Les blogueurs, éditorialistes, et les lecteurs qui leur faisaient écho ont été d’une rare radicalité durant la campagne. Il y avait une pluralité d’opinions exprimées, évidemment, mais les amalgames fascistes et la haine anti-Québec, anti-francophones et anti-Montréal était immanquable. Voici des exemples tirées du National Post (c’est un échantillon des plus durs. Ils ne sont pas TOUS comme ça) :

 

Il n’existe pas une cause, une explication, une équation pour comprendre. La diabolisation de Mme Marois et l’état d’alerte maintenu par, entre autres, The National Post, y a peut-être contribué. Peut-être pas.

Je ne suis pas un tenant des théories de l’impact direct des médias sur les individus. La prétendue seringue hypodermique (le heavy métal ou le rap, les jeux vidéos, le cinéma) avec laquelle on pourrait «injecter» des comportements, c’est très 1938. Mais ça ne me semble pas si farfelu qu’un être débalancé, à qui des journalistes et des médias fournissent un discours de haine et une version menaçante et distortionnée de la réalité, puisse trouver la confirmation de «faire quelque chose» au nom d’une minorité dite «sous attaque». C’est un acte isolé, certes, mais il a bel et bien parlé «des Anglophones qui se réveillent».

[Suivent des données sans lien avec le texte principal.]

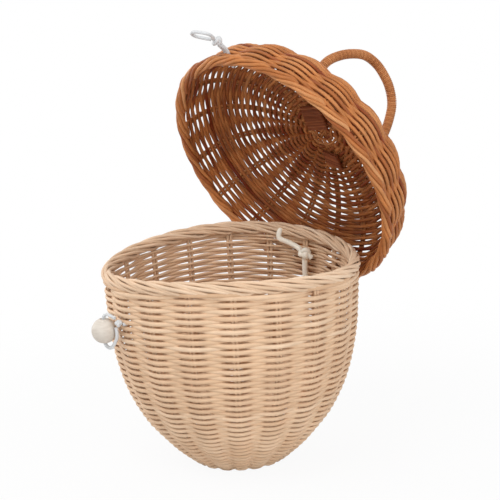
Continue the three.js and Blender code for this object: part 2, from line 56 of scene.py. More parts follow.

Vouloir tout mettre sur le dos de la folie, c’est aussi refuser de voir que nos choix politiques, nos revendications et l’aspiration de certains à l’indépendance du Québec est toujours perçu violemment ailleurs, par certains. Clairement, Baine n’a pas tous les morceaux qu’il devrait avoir, mais ses gestes demeurent (relativement) prémédités, et motivés politiquement. C’est ce qu’on appelle un attentat. Aucun psychiatre ne pourra démonter ça.